_Source data_
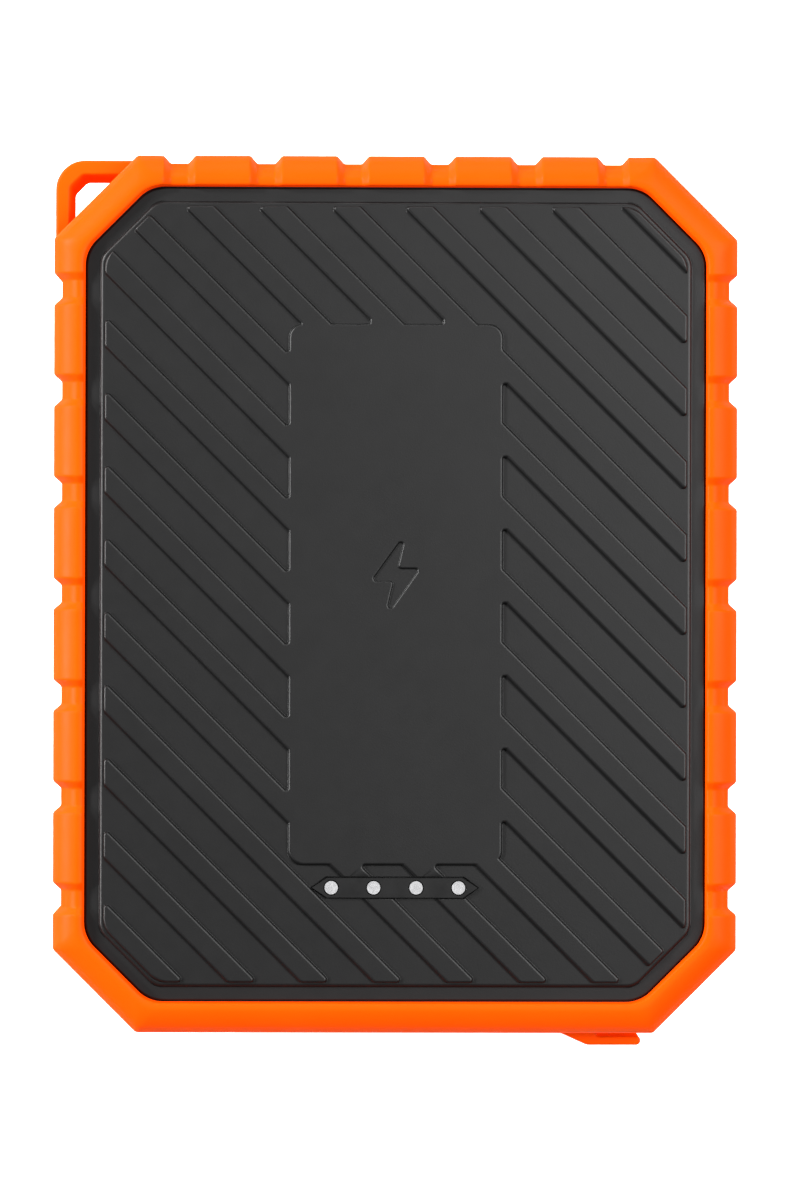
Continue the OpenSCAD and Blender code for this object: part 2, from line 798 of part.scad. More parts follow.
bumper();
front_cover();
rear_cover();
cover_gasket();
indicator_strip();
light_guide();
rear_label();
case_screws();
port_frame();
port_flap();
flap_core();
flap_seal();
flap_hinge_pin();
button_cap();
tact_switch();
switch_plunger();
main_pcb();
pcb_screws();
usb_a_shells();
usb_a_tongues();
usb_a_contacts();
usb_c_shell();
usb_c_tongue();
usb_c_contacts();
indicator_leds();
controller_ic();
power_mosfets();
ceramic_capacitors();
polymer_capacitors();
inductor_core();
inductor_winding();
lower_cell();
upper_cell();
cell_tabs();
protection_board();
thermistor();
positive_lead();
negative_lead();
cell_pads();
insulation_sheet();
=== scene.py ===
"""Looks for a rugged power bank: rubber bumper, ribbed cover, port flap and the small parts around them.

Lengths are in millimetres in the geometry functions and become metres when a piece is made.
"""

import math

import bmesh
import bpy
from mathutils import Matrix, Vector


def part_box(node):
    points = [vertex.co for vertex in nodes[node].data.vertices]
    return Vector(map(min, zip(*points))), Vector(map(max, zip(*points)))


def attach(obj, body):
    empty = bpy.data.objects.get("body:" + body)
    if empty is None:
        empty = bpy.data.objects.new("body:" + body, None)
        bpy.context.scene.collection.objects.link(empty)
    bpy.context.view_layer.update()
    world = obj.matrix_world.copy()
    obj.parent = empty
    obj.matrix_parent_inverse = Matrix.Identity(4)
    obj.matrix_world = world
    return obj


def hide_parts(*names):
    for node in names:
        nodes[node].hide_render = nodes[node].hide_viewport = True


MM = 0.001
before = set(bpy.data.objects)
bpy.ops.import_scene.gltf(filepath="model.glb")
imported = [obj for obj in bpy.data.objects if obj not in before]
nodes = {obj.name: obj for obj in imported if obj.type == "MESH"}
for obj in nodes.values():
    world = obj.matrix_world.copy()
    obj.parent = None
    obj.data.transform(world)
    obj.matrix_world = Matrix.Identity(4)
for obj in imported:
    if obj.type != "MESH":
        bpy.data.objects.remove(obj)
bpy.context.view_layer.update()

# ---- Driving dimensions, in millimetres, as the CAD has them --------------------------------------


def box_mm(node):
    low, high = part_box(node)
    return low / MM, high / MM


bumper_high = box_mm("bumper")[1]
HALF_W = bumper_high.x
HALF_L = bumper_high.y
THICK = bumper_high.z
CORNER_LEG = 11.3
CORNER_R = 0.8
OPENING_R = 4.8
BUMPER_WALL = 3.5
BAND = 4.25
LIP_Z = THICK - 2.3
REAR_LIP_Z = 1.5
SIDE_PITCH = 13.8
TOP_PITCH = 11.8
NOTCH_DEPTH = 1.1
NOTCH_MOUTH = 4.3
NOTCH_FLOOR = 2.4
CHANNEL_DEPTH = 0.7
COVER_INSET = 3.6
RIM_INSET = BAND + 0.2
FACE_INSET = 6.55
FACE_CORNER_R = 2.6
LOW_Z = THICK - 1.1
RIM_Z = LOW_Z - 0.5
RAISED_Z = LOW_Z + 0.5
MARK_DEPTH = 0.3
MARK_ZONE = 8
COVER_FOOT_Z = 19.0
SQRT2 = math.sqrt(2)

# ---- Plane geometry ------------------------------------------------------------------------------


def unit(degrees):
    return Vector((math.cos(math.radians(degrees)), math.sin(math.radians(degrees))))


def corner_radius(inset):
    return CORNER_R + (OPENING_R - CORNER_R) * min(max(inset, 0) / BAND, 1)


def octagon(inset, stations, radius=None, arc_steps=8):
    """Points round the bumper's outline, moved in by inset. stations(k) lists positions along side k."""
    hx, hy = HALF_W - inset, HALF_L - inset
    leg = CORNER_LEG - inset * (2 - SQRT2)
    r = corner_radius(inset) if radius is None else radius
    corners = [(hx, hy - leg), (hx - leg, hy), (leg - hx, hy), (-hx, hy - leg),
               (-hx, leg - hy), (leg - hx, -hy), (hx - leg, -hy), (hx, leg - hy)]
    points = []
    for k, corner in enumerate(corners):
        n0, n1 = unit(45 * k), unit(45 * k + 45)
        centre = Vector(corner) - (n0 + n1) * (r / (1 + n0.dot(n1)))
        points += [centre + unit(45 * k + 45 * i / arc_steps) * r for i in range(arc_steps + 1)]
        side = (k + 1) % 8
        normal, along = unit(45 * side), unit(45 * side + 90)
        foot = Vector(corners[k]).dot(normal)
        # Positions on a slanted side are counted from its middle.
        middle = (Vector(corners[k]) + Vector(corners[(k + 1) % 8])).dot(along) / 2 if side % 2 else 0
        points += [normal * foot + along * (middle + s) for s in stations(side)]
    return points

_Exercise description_
Begin with the line containing "pcb_screws();", end with the line containing "for node in", and transcribe exactly every line in that span, with nothing added.

_Result of this exercise_
pcb_screws();
usb_a_shells();
usb_a_tongues();
usb_a_contacts();
usb_c_shell();
usb_c_tongue();
usb_c_contacts();
indicator_leds();
controller_ic();
power_mosfets();
ceramic_capacitors();
polymer_capacitors();
inductor_core();
inductor_winding();
lower_cell();
upper_cell();
cell_tabs();
protection_board();
thermistor();
positive_lead();
negative_lead();
cell_pads();
insulation_sheet();
=== scene.py ===
"""Looks for a rugged power bank: rubber bumper, ribbed cover, port flap and the small parts around them.

Lengths are in millimetres in the geometry functions and become metres when a piece is made.
"""

import math

import bmesh
import bpy
from mathutils import Matrix, Vector


def part_box(node):
    points = [vertex.co for vertex in nodes[node].data.vertices]
    return Vector(map(min, zip(*points))), Vector(map(max, zip(*points)))


def attach(obj, body):
    empty = bpy.data.objects.get("body:" + body)
    if empty is None:
        empty = bpy.data.objects.new("body:" + body, None)
        bpy.context.scene.collection.objects.link(empty)
    bpy.context.view_layer.update()
    world = obj.matrix_world.copy()
    obj.parent = empty
    obj.matrix_parent_inverse = Matrix.Identity(4)
    obj.matrix_world = world
    return obj


def hide_parts(*names):
    for node in names:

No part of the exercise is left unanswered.